◆ GOAL:
Answer with the number of lines in the listing below that contain the word "bodies", and nothing else.

◆ DATASET SECTION:
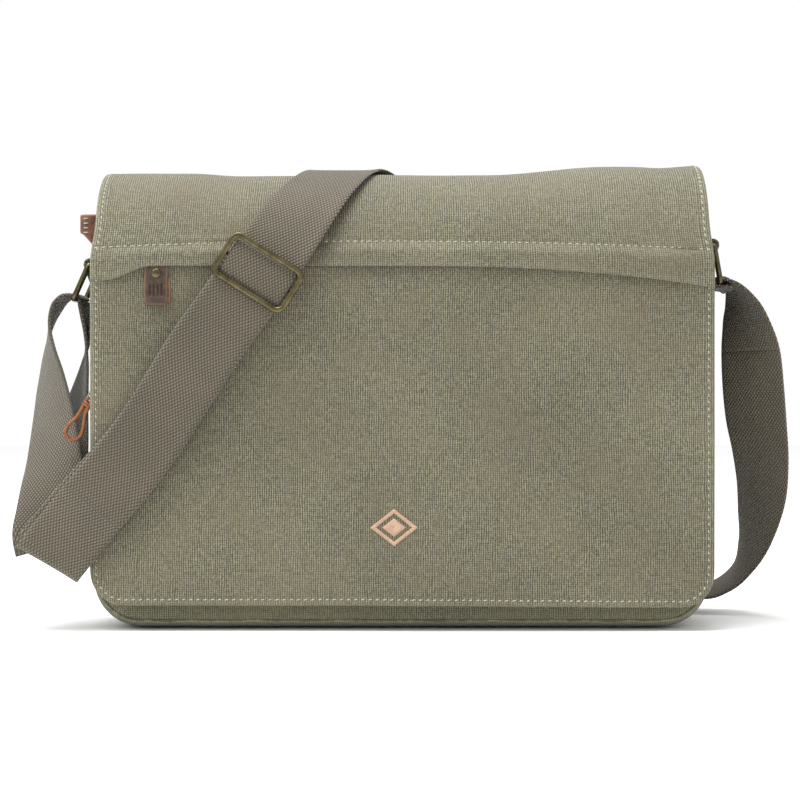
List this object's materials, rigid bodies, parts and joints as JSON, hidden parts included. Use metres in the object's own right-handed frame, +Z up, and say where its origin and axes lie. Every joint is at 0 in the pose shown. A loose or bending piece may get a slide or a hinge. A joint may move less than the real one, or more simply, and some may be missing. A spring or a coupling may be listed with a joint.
{
  "type": "messenger bag",
  "caption": "Canvas messenger bag with a full front flap, zipped pockets, leather zip pulls and a webbing shoulder strap on brass rings.",
  "frame": {"origin": "centre of the flat base, on the surface that the bag stands on", "axes": "+Z up, +X along the bag's width to the right as seen from the front, the flap's front face looks along -Y"},
  "size_m": [0.534, 0.1899, 0.3194],
  "materials": {
    "canvas": "washed plain-weave cotton canvas, matt",
    "lining_cloth": "plain cotton twill, matt",
    "webbing": "ribbed cotton webbing, matt",
    "brass": "antique brass, brushed",
    "steel": "nickelled, satin",
    "zip_tape": "woven tape, matt",
    "dark_leather": "waxed, worn pale at the edges",
    "tan_leather": "vegetable tanned, satin",
    "embroidery": "satin-stitched thread"
  },
  "bodies": {
    "bag": {"front_panel": "canvas", "back_panel": "canvas", "side_gusset_left": "canvas", "side_gusset_right": "canvas", "base_panel": "canvas", "top_panel_front": "canvas", "top_panel_back": "canvas", "main_zip_tape_front": "zip_tape", "main_zip_tape_back": "zip_tape", "main_zip_teeth": "brass", "main_zip_end_tab": "dark_leather", "lining": "lining_cloth", "laptop_divider": "lining_cloth", "inner_slip_pocket": "lining_cloth", "front_pocket": "canvas", "front_pocket_zip_tape": "zip_tape", "front_pocket_zip_teeth": "brass", "back_pocket": "canvas", "back_pocket_zip_tape": "zip_tape", "back_pocket_zip_teeth": "brass", "flap_back_hem": "canvas", "magnet_sockets": "steel", "left_ring_tab": "webbing", "right_ring_tab": "webbing", "strap_back_run": "webbing", "strap_right_neck": "webbing", "strap_hinge_bend": "webbing", "strap_left_outer": "webbing", "strap_left_inner": "webbing"},
    "flap": {"flap_lining": "lining_cloth", "flap_edge_facing": "canvas", "flap_upper_canvas": "canvas", "flap_lower_canvas": "canvas", "flap_pocket_bag": "lining_cloth", "flap_zip_tape": "zip_tape", "flap_zip_teeth": "brass", "flap_emblem": "embroidery", "magnet_discs": "steel", "strap_top_run": "webbing", "strap_front_run": "webbing", "strap_under_run": "webbing"},
    "flap_zip_slider": {"flap_zip_slider": "steel"},
    "flap_zip_pull": {"flap_pull_link": "steel", "flap_pull_leather": "dark_leather", "flap_pull_rivet": "brass"},
    "main_zip_slider": {"main_zip_slider": "steel"},
    "main_zip_pull": {"main_pull_link": "steel", "main_pull_leather": "dark_leather"},
    "front_zip_slider": {"front_zip_slider": "steel"},
    "front_zip_pull": {"front_pull_link": "steel", "front_pull_lace": "tan_leather"},
    "back_zip_slider": {"back_zip_slider": "steel"},
    "back_zip_pull": {"back_pull_leather": "dark_leather"},
    "left_ring": {"left_ring": "brass", "strap_left_turn": "webbing"},
    "right_ring": {"right_ring": "brass", "strap_right_turn": "webbing"},
    "strap_adjuster": {"strap_slider": "brass", "strap_end_loop": "webbing"}
  },
  "joints": [
    {"name": "flap_hinge", "type": "hinge", "parent": "bag", "child": "flap", "pos_m": [0, 0.0557, 0.2672], "axis": [-1, 0, 0], "range_deg": [0, 105], "deforming": ["strap_hinge_bend", "strap_left_outer", "strap_left_inner"]},
    {"name": "left_ring_swing", "type": "hinge", "parent": "bag", "child": "left_ring", "pos_m": [-0.2139, -0.005, 0.2485], "axis": [0, 1, 0], "range_deg": [-15, 90]},
    {"name": "right_ring_swing", "type": "hinge", "parent": "bag", "child": "right_ring", "pos_m": [0.2139, -0.005, 0.262], "axis": [0, -1, 0], "range_deg": [0, 90], "deforming": ["strap_right_neck"]},
    {"name": "main_zip_slide", "type": "slide", "parent": "bag", "child": "main_zip_slider", "axis": [1, 0, 0], "range_m": [0, 0.32], "deforming": ["main_zip_teeth", "main_zip_tape_front", "main_zip_tape_back"]},
    {"name": "main_pull_swing", "type": "hinge", "parent": "main_zip_slider", "child": "main_zip_pull", "pos_m": [-0.1664, 0.008, 0.3058], "axis": [0, 1, 0], "range_deg": [0, 5]},
    {"name": "flap_zip_slide", "type": "slide", "parent": "flap", "child": "flap_zip_slider", "axis": [1, 0, 0], "range_m": [0, 0.34]},
    {"name": "flap_pull_swing", "type": "hinge", "parent": "flap_zip_slider", "child": "flap_zip_pull", "pos_m": [-0.164, -0.0651, 0.2484], "axis": [-1, 0, 0], "range_deg": [0, 25]},
    {"name": "front_zip_slide", "type": "slide", "parent": "bag", "child": "front_zip_slider", "axis": [1, 0, 0], "range_m": [0, 0.39]},
    {"name": "front_pull_swing", "type": "hinge", "parent": "front_zip_slider", "child": "front_zip_pull", "pos_m": [-0.206, -0.0564, 0.164], "axis": [0, 1, 0], "range_deg": [-26, 30]},
    {"name": "back_zip_slide", "type": "slide", "parent": "bag", "child": "back_zip_slider", "axis": [1, 0, 0], "range_m": [0, 0.28]},
    {"name": "back_pull_swing", "type": "hinge", "parent": "back_zip_slider", "child": "back_zip_pull", "pos_m": [-0.14, 0.0545, 0.1908], "axis": [1, 0, 0], "range_deg": [0, 60]},
    {"name": "adjuster_slide", "type": "slide", "parent": "flap", "child": "strap_adjuster", "axis": [0.5898, -0.036, 0.8068], "range_m": [-0.045, 0]}
  ]
}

◆ ANSWER TO THIS EXERCISE:
2